C'est à l'occasion des
réponses que le Président aurait dû placer les messages qu'il voulait faire passer
dans un long discours.
2) UN PRÉSIDENT
CHOISIT ET TRANCHE
Si un Président ne
sait pas choisir dans une foule de journalistes celui qui va lui poser une
question... ça fait désordre.
Rien de pire qu'un chef, qu'un patron, qu'un leader, qu'un capitaine d'équipe
sportive, qui se montre en direct hésitant et dépassé par la tâche basique de
donner la parole à quelqu’un. Tous les spécialistes de "com" vous le
diront.
Accepter plusieurs
questions d'un coup, y compris des très longues, sur des sujets totalement
différents, pour y répondre ensuite à la queue leu leu, est anti-pédagogique.
Il
y a toujours un risque que le style de communication brouillon fasse passer le
Président pour un homme peu clair dans sa stratégie et dans sa tête.
3) LES RESPONSABLES DE
LA COMMUNICATION DE L'ÉLYSÉE SERVENT À QUOI ?
Je
ne sais rien de la manière dont l'Élysée travaille. Mais in fine, tout ce qui
relève de la communication du Président est validé par définition par le
Président. À la Maison blanche, de Reagan à Obama, jamais une telle
improvisation n'aurait été vue. La fin
de la "conférence de presse" aujourd'hui partait carrément en eau de
boudin.
François
Hollande est mal servi par cette situation. Ses alliés et amis, je l'espère
pour lui, vont lui conseiller de faire mieux la prochaine fois. Il faudrait des
règles.
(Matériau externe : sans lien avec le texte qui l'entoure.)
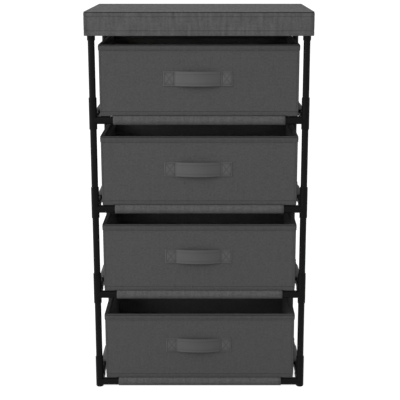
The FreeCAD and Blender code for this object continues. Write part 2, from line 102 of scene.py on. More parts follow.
def colour(name, meaning, grey):
    """A colour that a user may change. One number is a grey."""
    shade = (grey,) * 3 if isinstance(grey, float) else grey
    return FloatVectorProperty(
        name=name, description=meaning, default=shade, subtype="COLOR", min=0.0, max=1.0)


class RackSizes(PropertyGroup):
    """The sizes of the cloth's own details."""

    grid: length("Grid", "Longest step of a cloth surface", 0.0065)
    seam_step: length("Seam step", "Step of a cloth surface across a sewn line", 0.0006)
    seam_reach: length("Seam reach", "Distance beside a sewn line with the small steps", 0.0024)
    seam_width: length("Seam width", "Half width of the furrow along a sewn line", 0.0009)
    seam_depth: length("Seam depth", "Depth of the furrow along a sewn line", 0.0004)
    joint_step: length("Joint step", "Step of a cloth surface across two panels' joint", 0.0002)
    joint_reach: length("Joint reach", "Distance beside a joint with the least steps", 0.0010)
    joint_width: length("Joint width", "Half width of the furrow where two panels meet", 0.00050)
    joint_depth: length("Joint depth", "Depth of the furrow where two panels meet", 0.0013)
    joint_drop: length("Joint drop", "Rim of the cover or a drawer to the joint below it", 0.0013)
    rim_roll: length("Rim roll", "Radius of the roll above that joint", 0.0007)
    stitch: length("Stitch", "Length of a stitch", 0.0030)
    stitch_gap: length("Stitch gap", "Gap between stitches", 0.0014)
    thread: length("Thread", "Thickness of the thread", 0.0008)
    wave: length("Wave", "Height of the cloth's gentle waves", 0.00030)
    bulge: length("Bulge", "How far a drawer's walls stand out at their middle", 0.0006)
    lining_bulge: length("Lining bulge", "How far the lining stands in at its middle", 0.0004)
    corner: length("Corner", "Rounding of the upright corners", 0.0030)
    corner_line: length("Corner line", "Upright corner to the seam beside it", 0.0044)
    cover_cloth: length("Cover cloth", "Thickness of the cover's cloth", 0.0015)
    cover_line: length("Cover line", "Edges of the cover's skirt to its sewn lines", 0.0096)
    drawer_cloth: length("Drawer cloth", "Thickness of a drawer's cloth", 0.0012)
    drawer_wall: length("Drawer wall", "Thickness of a drawer's wall, cloth and board", 0.0059)
    hem_cloth: length("Hem cloth", "Thickness of the strip round a drawer's rim", 0.0010)
    hem_line: length("Hem line", "Rim of a drawer to the sewn line of its hem", 0.0088)
    hem_joint: length("Hem joint", "Depth of the furrow below a drawer's rim", 0.0009)
    base_line: length("Base line", "Underside of a drawer to its lowest seam", 0.0078)
    base_tuck: length("Base tuck", "How far a drawer draws in below its lowest seam", 0.0009)
    base_turn: length("Base turn", "Rounding of a drawer's lower edges", 0.0012)
    base_droop: length("Base droop", "How far the cloth hangs down at a drawer's corners", 0.0011)
    liner_line: length("Liner line", "Edge of a drawer's base liner to its sewn line", 0.0080)
    sheet_cloth: length("Sheet cloth", "Thickness of a shelf sheet", 0.0015)
    sheet_sag: length("Sheet sag", "Sag of a shelf sheet at its middle", 0.0015)
    sheet_lap: length("Sheet lap", "Rail axis to the seam that closes a sleeve", 0.0160)
    sleeve_gap: length("Sleeve gap", "End of a sleeve to the connector's arm", 0.0003)
    sleeve_ease: length("Sleeve ease", "Room in the sleeves of the side rails", 0.00005)
    side_notch: length("Side notch", "Bare rail from an arm to a side sleeve", 0.047)
    # Painted shade: the side sleeves darken towards their ends, where the front uprights shade
    # them.
    shaded_sleeve_end: length("Soiled end", "Length of the darker ends of those sleeves", 0.022)
    strap_cloth: length("Strap cloth", "Thickness of a strap", 0.0020)
    strap_tab: length("Strap tab", "Length of a strap's sewn end", 0.0240)
    strap_edge: length("Strap edge", "Rounding of a strap's edges", 0.0008)
    strap_line: length("Strap line", "Edge of a strap to its sewn lines", 0.0030)


class RackColours(PropertyGroup):
    """The colours of the finishes, as the light shows them."""

    cover: colour("Cover cloth", "Cloth of the cover", 0.085)
    sheet: colour("Sheet cloth", "Cloth of the shelf sheets", 0.080)
    drawer: colour("Drawer cloth", "Cloth of the drawers", 0.071)
    # Darker than the drawer cloth, as painted shade under the shelf above.
    hem: colour("Hem cloth", "Strip round the drawers' rims", 0.065)
    # Lighter than the drawer cloth, as painted light in the drawers' shaded insides.
    lining: colour("Lining", "Inside of the drawers", 0.107)
    strap: colour("Strap", "Webbing of the handles", 0.102)
    thread: colour("Thread", "Sewing thread", 0.062)
    plastic: colour("Plastic", "Moulded connectors and feet", 0.0038)
    tube: colour("Tube", "Powder coat of the steel tubes", 0.0038)
    board: colour("Board", "Pressed fibre board", (0.20, 0.135, 0.080))
    floor: colour("Floor", "Studio floor, as it lights the rack", 0.55)


class RackStudio(PropertyGroup):
    """The light and the camera."""

    key: amount("Key light", "Soft lamp at the front left", 84.0, unit="POWER")
    sky: amount("Sky", "Strength of the light from all round", 0.98)
    floor_glow: amount("Floor glow", "White that the camera sees of the floor itself", 0.88)
    floor_pale: amount("Floor pale", "How much light the camera sees on the floor", 0.26)
    eye_height: length("Eye height", "Camera above the floor", 0.9049)
    eye_distance: length("Eye distance", "Camera in front of the rack's middle", 2.15)
    eye_side: length("Eye side", "Camera to the right of the rack's middle", 0.0199)
    pitch: amount("Pitch", "Camera's tilt below level", math.radians(13.24), unit="ROTATION")
    lens: amount("Lens", "Focal length in millimetres", 91.7)


SETTINGS = {"rack_sizes": RackSizes, "rack_colours": RackColours, "rack_studio": RackStudio}


def sizes():
    """The scene's sizes."""
    return bpy.context.scene.rack_sizes


def colours():
    """The scene's colours."""
    return bpy.context.scene.rack_colours


# ------------------------------------------------------------------ lines and outlines


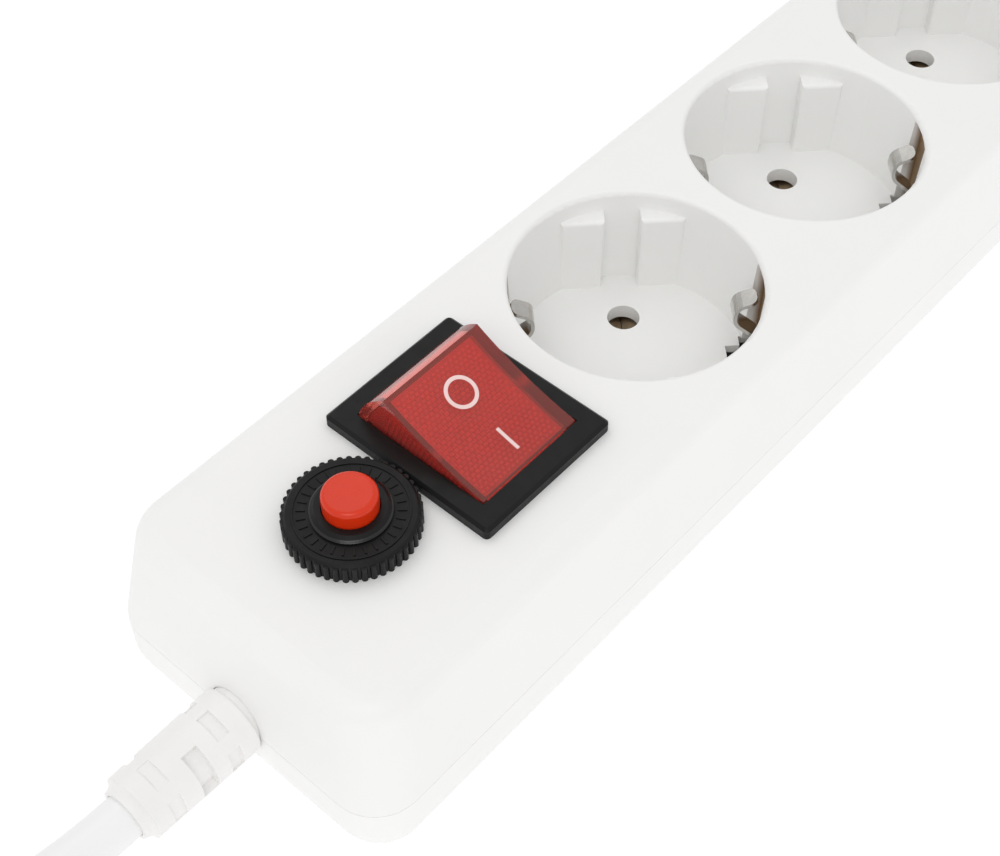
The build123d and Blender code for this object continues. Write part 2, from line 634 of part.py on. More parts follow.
with BuildPart() as reset_button:
    with BuildSketch(Plane.XY.offset(30.2)):
        with Locations((nut_x, nut_y)):
            Circle(4.0)
    extrude(amount=45.2 - 30.2)
    fillet(reset_button.faces().sort_by(Axis.Z)[-1].edges(), 0.85)
    with BuildSketch(Plane.XY.offset(30.2)):
        with Locations((nut_x, nut_y)):
            Circle(4.7)
    extrude(amount=1.4)
    with BuildSketch(Plane.XY.offset(24.0)):
        with Locations((nut_x, nut_y)):
            Circle(2.4)
    extrude(amount=6.4)
reset_button.part.label = "reset_button"

with BuildPart() as breaker_spring:
    with BuildLine(Plane.XY.offset(22.85)):
        coil = Helix(pitch=1.35, height=7.0, radius=3.6, center=(nut_x, nut_y, 0))
    with BuildSketch(Plane(origin=coil @ 0, z_dir=coil % 0)):
        Circle(0.3)
    sweep(path=coil)
breaker_spring.part.label = "breaker_spring"

with BuildPart() as breaker_terminals:
    for s in (1, -1):
        with BuildSketch(Plane.XZ.offset(-(nut_y + s * 8.0) + 0.4)):
            with Locations((nut_x, 10.0)):
                RectangleRounded(6.3, 8.0, 0.8)
            with Locations((nut_x, 15.2)):
                Rectangle(5.0, 3.6)
        extrude(amount=-0.8)
breaker_terminals.part.label = "breaker_terminals"

with BuildPart() as breaker_bimetal:
    with BuildSketch(Plane.YZ.offset(nut_x)):
        with BuildLine():
            Polyline((nut_y - 9.4, 17.25), (nut_y - 6.6, 17.25), (nut_y, 18.4), (nut_y + 6.6, 17.25), (nut_y + 9.4, 17.25))
        trace(line_width=0.4)
    extrude(amount=2.6, both=True)
breaker_bimetal.part.label = "breaker_bimetal"

# ---------------------------------------------------------------- surge protection
with BuildPart() as surge_varistor:
    with BuildSketch(Plane.XZ.offset(-15.4)):
        with Locations((-121.0, 24.0)):
            Circle(8.4)
    extrude(amount=-4.4)
    fillet(surge_varistor.edges().filter_by(GeomType.CIRCLE), 1.4)
    with BuildSketch(Plane.XY.offset(10.6)):
        with Locations((-123.5, 17.6), (-118.5, 17.6)):
            Circle(0.4)
    extrude(amount=9.0)
surge_varistor.part.label = "surge_varistor"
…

On appelle ça des "ground rules" à Washington.
Pas
de timing, pas de discipline, pas de recadrage des journalistes qui se laissent
aller à poser des questions précédées d'éditoriaux... Tolérance ridicule pour
des relances.
La
première question du journaliste de l'AFP: un vrai gag ! Mon collègue lisait
dans son petit livre rouge la question qu'il avait rédigée ! J'ai cru à un
sketch !
Je
vous assure qu'un journaliste qui couvre la Maison blanche, ou n'importe quelle
agence gouvernementale américaine, maîtrise autrement plus son sujet.
Autant
il est essentiel que le Président ne sache pas à l'avance ce qu'on va lui
demander. Autant il est tout aussi important que les journalistes, qui ne sont
pas triés sur le volet, respectent leur collègues, respectent le Président, et
fassent preuve eux-mêmes de discipline dans leurs questions. Des questions
dures, oui. Mais des questions courtes. Ce sont les meilleures.
Je ne résiste pas à la
tentation de vous suggérer d'aller revoir les conférences de presse de George
W. Bush, Président ouvertement méprisé en France. Vous y verriez un homme qui connaissait
tous les noms des journalistes, qui répondait avec précision aux questions, qui
plaisantait et improvisait en réaction aux questions, avec un professionnalisme
à mille lieux de ce que j'ai vu cet après-midi.
Barack
Obama, qui donne moins de conférences de presse que G.W. Bush, est lui-même
beaucoup plus discipliné dans cet exercice que son homologue français.
Un
dernier point: j'aurais pensé que Steven Erlanger, du New York Times, parlait
mieux français. Que de fautes ! Mais au moins sa question était bien vue.